(Goose Creek) Nov. 7, 2003 - Students in Goose Creek say they were minding their own business early Wednesday when 14 police officers burst into Stratford High School with guns drawn.
Police dogs indicated the presence of drugs in 12 bookbags. One student was handcuffed as a result, while his backpack was searched.
No drugs were found and no arrests were made.
Goose Creek Police Department Lt. Dave Aarons says proper procedure was followed, "Some of the officers had their gun drawn in the low ready position, which is not pointing at the faces or heads of the students. It was down in a position where had somebody who had drugs on them and in fear of being caught makes a poor decision and decides to use a weapon as means of escape, we would be able to address that."
The incident infuriated many parents, like LeTonia Simmons, who say the children were treated like criminals, "I was just upset knowing they had guns put to their head and a K9 was barking at them and about to bite somebody. It was awful." She wants to know why the ordeal was neccessary, "Why did they have to take all that force? They were innocent kids, minding their own business, getting ready for class."
Graham Boyd of the American Civil Liberties Union says police officers should never have come into the school with guns drawn. Instead, the students suspected of having drugs should have been brought to the principal's office to have their bags checked.
The school's principal says the raid sends a clear message to the students that those who bring drugs to school could wind up in jail. Principal George McCrackin stands behind the decision, "The high school has always had a reputation for being a safe, clean school. And I'll utilize whatever forces I deem necessary to keep this campus safe and clean."
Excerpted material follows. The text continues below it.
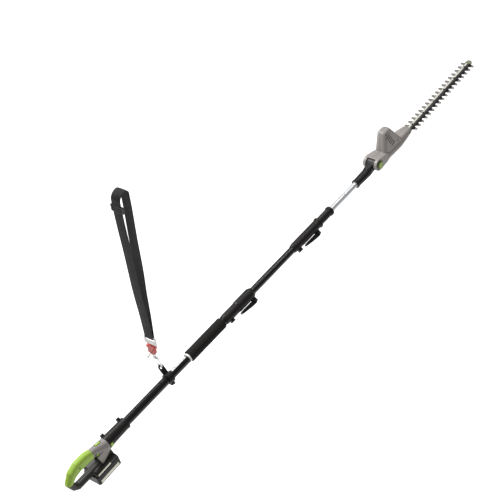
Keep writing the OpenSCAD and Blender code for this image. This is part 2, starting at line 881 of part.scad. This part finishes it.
module motor_pinion() {
    color(steel) on_head() translate([motor_u, 0, 0]) {
        translate([0, 0, -13]) linear_extrude(height = 9)
            gear_outline(pinion_teeth, 180 / pinion_teeth);
        translate([0, 0, -4.1]) cylinder(h = 64, r = 3);
    }
}

module drive_gear() {
    color("#b9a36a") on_head() translate([gear_u, 0, 0]) {
        translate([0, 0, -12.5]) linear_extrude(height = 8) gear_outline(gear_teeth, 180);
        translate([0, 0, -8]) cylinder(h = 12, r = 5);
        translate([0, 0, -24.5]) cylinder(h = 12.2, r = 10);
        translate([cam_offset, 0, blade_w]) cylinder(h = 3.6, r = cam_r);
        translate([-cam_offset, 0, blade_w - 2.6]) cylinder(h = 2.6, r = cam_r);
    }
}

module pivot_pin() {
    color(steel) on_head() {
        translate([0, 0.6, 0]) across(6, 63.2);
        translate([0, 33.3, 0]) across(11.4, 2.4);
    }
}

module pivot_button() {
    color("#7d9a2c") on_head() difference() {
        union() {
            translate([0, -35.6, 0]) across(17, 5.2);
            translate([0, -38.6, 0]) rotate([90, 0, 0]) cylinder(h = 2.4, r1 = 17, r2 = 13, center = true);
            translate([0, -33.4, 0]) across(18.9, 1.2);
        }
        translate([0, -33, 0]) across(7, 4.2);
    }
}

// ---------- cutter ----------

// Places where the blade bolts go
module at_bolts() {
    for (i = [0:bolt_count - 1]) translate([bolt_u0 + bolt_step * i, 0, 0]) children();
}

// One blade: a tail frame round its cam, a long web and its teeth
module blade_outline() {
    difference() {
        union() {
            translate([gear_u - 34, -21]) square([68, 42]);
            translate([gear_u + 33, -web_half]) square([blade_end - gear_u - 33, 2 * web_half]);
            for (i = [0:tooth_count - 1], turn = [0, 180])
                translate([tooth_u0 + tooth_pitch * i, 0]) rotate(turn) polygon([
                    [8, web_half - 1], [3.6, tooth_reach - 1.2], [2.2, tooth_reach],
                    [-2.2, tooth_reach], [-3.6, tooth_reach - 1.2], [-8, web_half - 1]]);
        }
        translate([gear_u - 26.5, -18.4]) square([53, 36.8]);
        at_bolts() {
            translate([-half_stroke, -bolt_r - 0.3]) square([2 * half_stroke, 2 * bolt_r + 0.6]);
            for (x = [-half_stroke, half_stroke]) translate([x, 0]) circle(r = bolt_r + 0.3);
        }
    }
}

module upper_blade() {
    color(steel) on_head() translate([0, 0, blade_w + 0.1]) linear_extrude(height = blade_t)
        blade_outline();
}

module lower_blade() {
    color("#a9adb0") on_head() translate([0, 0, blade_w - blade_t - 0.1])
        linear_extrude(height = blade_t) blade_outline();
}

// Ridged support bar on top of the blades
module blade_bar() {
    color("#e4e5e3") on_head() difference() {
        translate([gear_u + 24, 0, blade_w + blade_t + 0.3]) rotate([90, 0, 90])
            linear_extrude(height = guard_u + 4 - gear_u - 24)
                polygon([[-10, 0], [10, 0], [10, 1.6], [5, 3.6], [-2, 3.8], [-10, 1.8]]);
        at_bolts() translate([0, 0, blade_w]) cylinder(h = 20, r = bolt_r + seat_gap);
    }
}

module blade_bolts() {
    color("#6d7073") on_head() at_bolts() {
        translate([0, 0, blade_w - 3]) cylinder(h = 9.5, r = bolt_r);
        translate([0, 0, blade_w + 6.4]) cylinder(h = 2, r = 4.2, $fn = 6);
        translate([0, 0, blade_w - 4.5]) cylinder(h = 1.8, r = 4.6);
    }
}

module tip_guard() {
    color("#6f7463") on_head() difference() {
        hull() for (y = [-10, 10]) {
            translate([guard_u + 2, y, blade_w - 4.5]) cylinder(h = 12, r = 4, $fn = 32);
            translate([guard_u + 13, y / 2, blade_w - 4.5]) cylinder(h = 12, r = 5, $fn = 32);
        }
        translate([guard_u - 8, -10.1, blade_w + blade_t + 0.25]) cube([12.2, 20.2, 4]);
        translate([guard_u - 8, -20, blade_w - 9]) cube([lip_u - guard_u + 8, 40, 9 + blade_t + 0.35]);
    }
}

frame_shell_right();
frame_shell_left();
grip_shell_right();
grip_shell_left();
cowl_right();
cowl_left();
handle_screws();
pole_socket();
lime_trim();
trigger_switch();
terminal_block();
controller_board();
lower_tube();
coiled_lead();
decal_strip();
grip_band();
foam_grip();
lower_clamp_body();
lower_clamp_hardware();
lower_bush();
trigger();
trigger_spring();
lock_off_button();
battery_case();
battery_panels();
platform_panels();
battery_cells();
battery_latch();
strap_collar();
collar_bolt();
snap_hook();
hook_gate();
swivel_eye();
release_body();
strap_link();
shoulder_strap();
release_pin();
strap_slider();
middle_tube();
upper_clamp_body();
upper_clamp_hardware();
upper_bush();
lower_clamp_lever();
upper_clamp_lever();
upper_tube();
neck();
inner_lead();
head_shell_right();
head_shell_left();
head_screws();
motor_can();
pivot_pin();
pivot_button();
motor_pinion();
drive_gear();
blade_bar();
blade_bolts();
tip_guard();
upper_blade();
lower_blade();
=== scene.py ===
import json
import math

import bpy
from mathutils import Matrix, Vector, noise


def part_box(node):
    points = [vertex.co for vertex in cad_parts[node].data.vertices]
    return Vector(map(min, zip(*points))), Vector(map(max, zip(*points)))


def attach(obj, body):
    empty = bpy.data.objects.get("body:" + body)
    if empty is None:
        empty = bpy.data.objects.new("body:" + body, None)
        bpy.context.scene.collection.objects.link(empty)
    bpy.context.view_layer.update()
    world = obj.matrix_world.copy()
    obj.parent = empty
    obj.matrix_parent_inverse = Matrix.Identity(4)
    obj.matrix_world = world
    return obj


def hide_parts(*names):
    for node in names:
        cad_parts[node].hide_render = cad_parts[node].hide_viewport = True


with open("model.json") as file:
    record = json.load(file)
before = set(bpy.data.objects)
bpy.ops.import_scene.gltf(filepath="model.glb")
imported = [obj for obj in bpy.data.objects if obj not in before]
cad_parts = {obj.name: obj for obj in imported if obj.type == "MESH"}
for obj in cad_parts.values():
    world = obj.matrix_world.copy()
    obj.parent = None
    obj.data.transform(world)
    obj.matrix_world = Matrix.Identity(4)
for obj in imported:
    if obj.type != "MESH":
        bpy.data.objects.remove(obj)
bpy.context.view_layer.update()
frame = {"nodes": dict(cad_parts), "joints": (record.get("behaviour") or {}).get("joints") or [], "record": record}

nodes = frame["nodes"]
record = frame["record"]
slot_of = {part["node"]: part["material_slot"] for part in record["subparts"]}
joints = {joint["name"]: joint for joint in frame["joints"]}
MM = 0.001

# ---------------------------------------------------------------- camera, floor and light

# The camera stands the three shifts to the right of, above and behind START, a point at the handle's rear.
RIGHT, BACK = Vector((0.62, -0.75, -0.216)), Vector((-0.481, -0.58, 0.651))
START = Vector((-0.075, 0, 0))
SHIFT_RIGHT, SHIFT_UP, SHIFT_BACK = 0.643, 0.813, 5.51
LENS, SENSOR_W = 113, 36
CLIP_NEAR, CLIP_FAR = 0.1, 200
ROLL_CENTRE, ROLL = Vector((0.68, 0, 0)), math.radians(0.49)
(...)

McCrackin says several students were cuffed when they refused to get on the floor, "I don't think it was an overreaction on our part. I'm sure it was an inconvenience to those individuals who were in the hallway, but there is a valuable experience there."
School officials say there have been at least four cases of students bringing drugs to school. Officers also say they're sure drugs and a large amount of cash was floating around the school. Police say the school alerted them to suspicious behavior observed on surveillance cameras. Officers looked at tapes and watched live surveillance before they decided there was enough cause to enter the campus.
They are now trying to figure out if the dealers were tipped off by students using cell phones.
The Berkeley County Sheriff's Department and the solicitor for the area called in the South Carolina Law Enforcement Division (SLED) to investigate the raid. They want to know if the display of force was necessary.